Но я, похоже, начинаю философствовать, что крайне осуждала моя бабушка («Не обобщай, и обобщен не будешь», — говорила она), и лучше обращусь я к собственной, отнюдь не безупречной личности.
Поскольку я, по-моему, был завистлив с раннего детства. А чья-то хитрая выдумка, что зависть бывает светлой, чем полярно отличается от черной, — утешительна для тех, кто хочет обмануться на свой счет и низменные свои чувства приподнять, чтоб с удовольствием смотреть на себя в зеркало. Я сам бы рад, но многовато лет, и уже поздно. Кроме того, мне утешаться незачем: я по сю пору полагаю, что зависть — неотъемлемое человеческое качество. Более того — она источник множества наших различных достижений: не завидуй птицам человек, навряд ли был бы изобретен самолет. И говорить, по-моему, разумно лишь о том, чему именно и кто завидует. Вот, например, тот факт, что именно зависть (и вытекающая из нее ненависть) лежали в основе Великой Октябрьской социалистической революции, — вряд ли даже спору подлежит, и неслучайно дикий лозунг «Грабь награбленное!» так воодушевил после Февраля народные массы. Только неохота мне карабкаться на высокий исторический уровень, я сел за книгу, чтоб рассказывать о жизни личной.

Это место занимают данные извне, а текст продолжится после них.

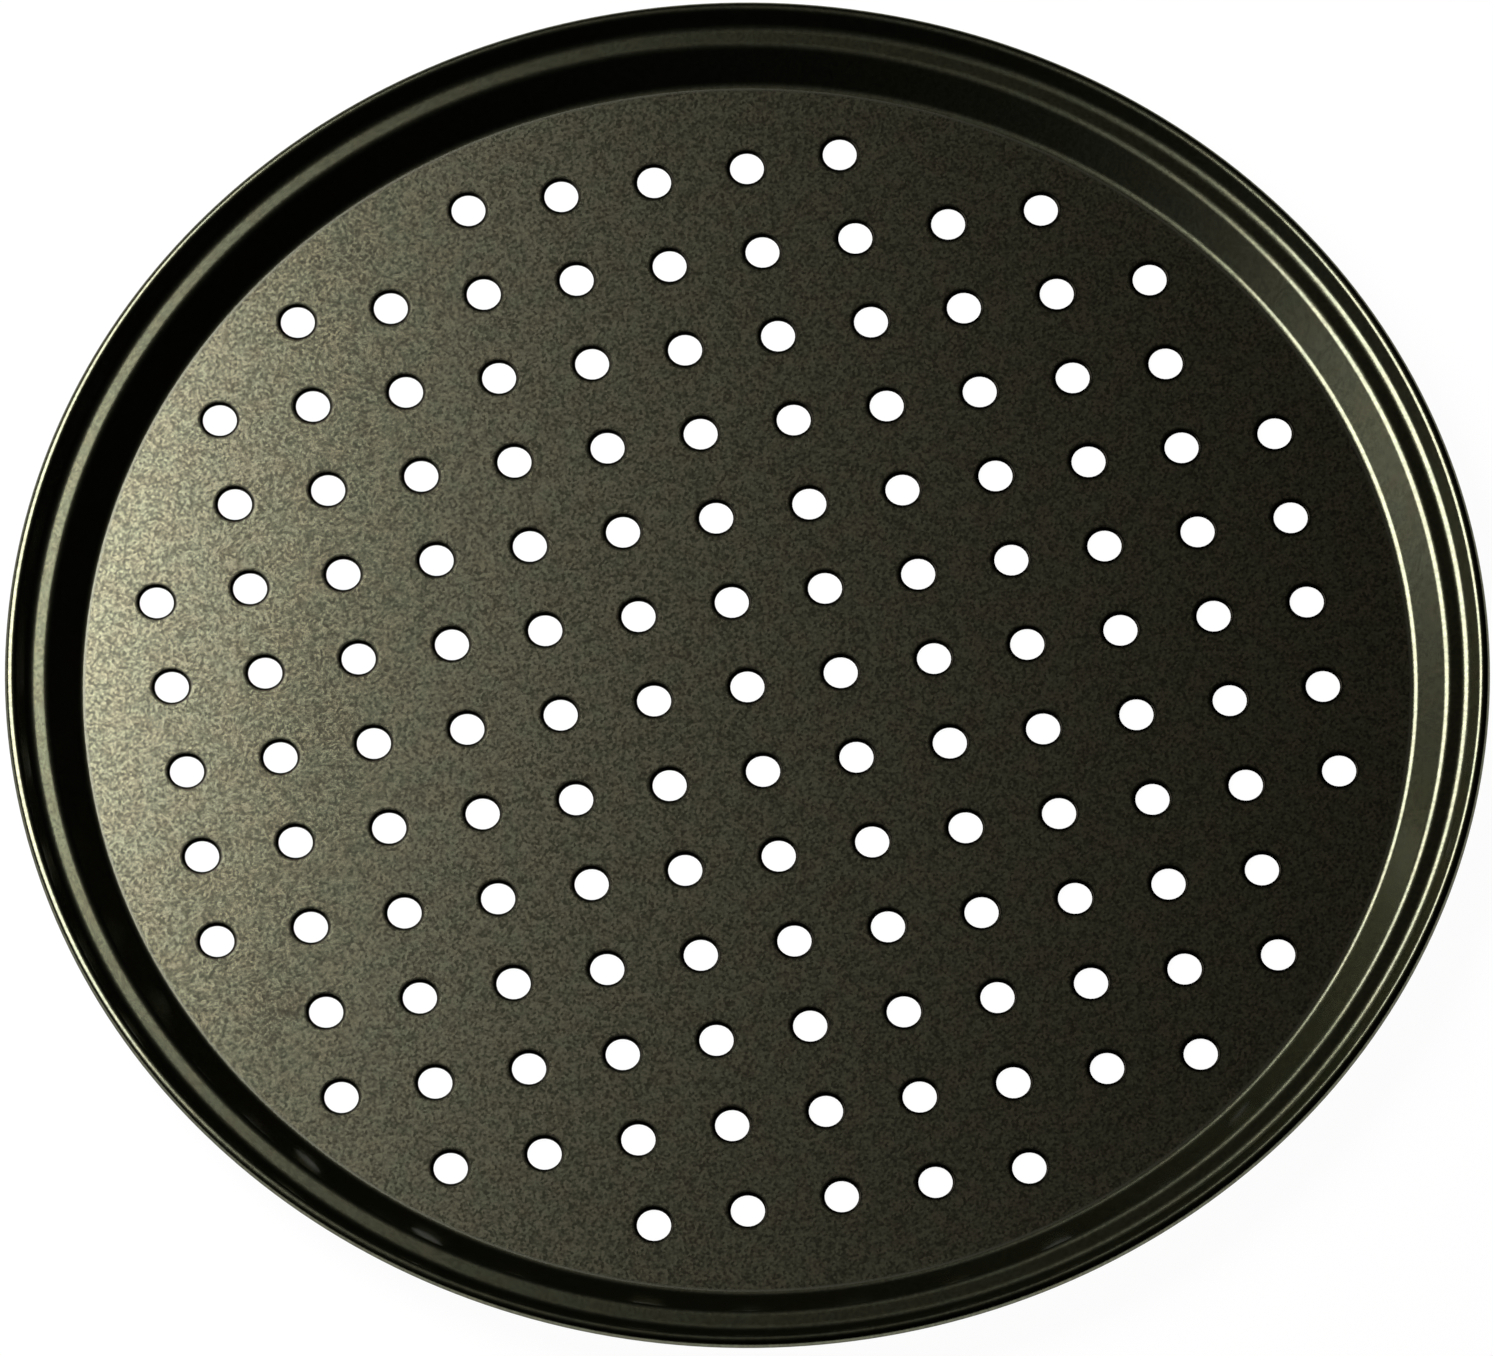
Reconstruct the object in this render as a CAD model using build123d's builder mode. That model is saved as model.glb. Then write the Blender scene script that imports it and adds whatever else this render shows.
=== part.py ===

Поскольку я завистлив мелочно, то есть страдаю самой низкой формой этого греха. А ни таланту ничьему, ни шумной славе, ни богатству я не позавидовал ни разу в жизни. Хотя вскоре честно поясню, что мизерные блестки перечисленного вожделел я горячо и часто. Крохотные малости рождали во мне жгучую зависть к совершенно мелким людям. Что поделаешь: каков Сальери, таковы и его Моцарты.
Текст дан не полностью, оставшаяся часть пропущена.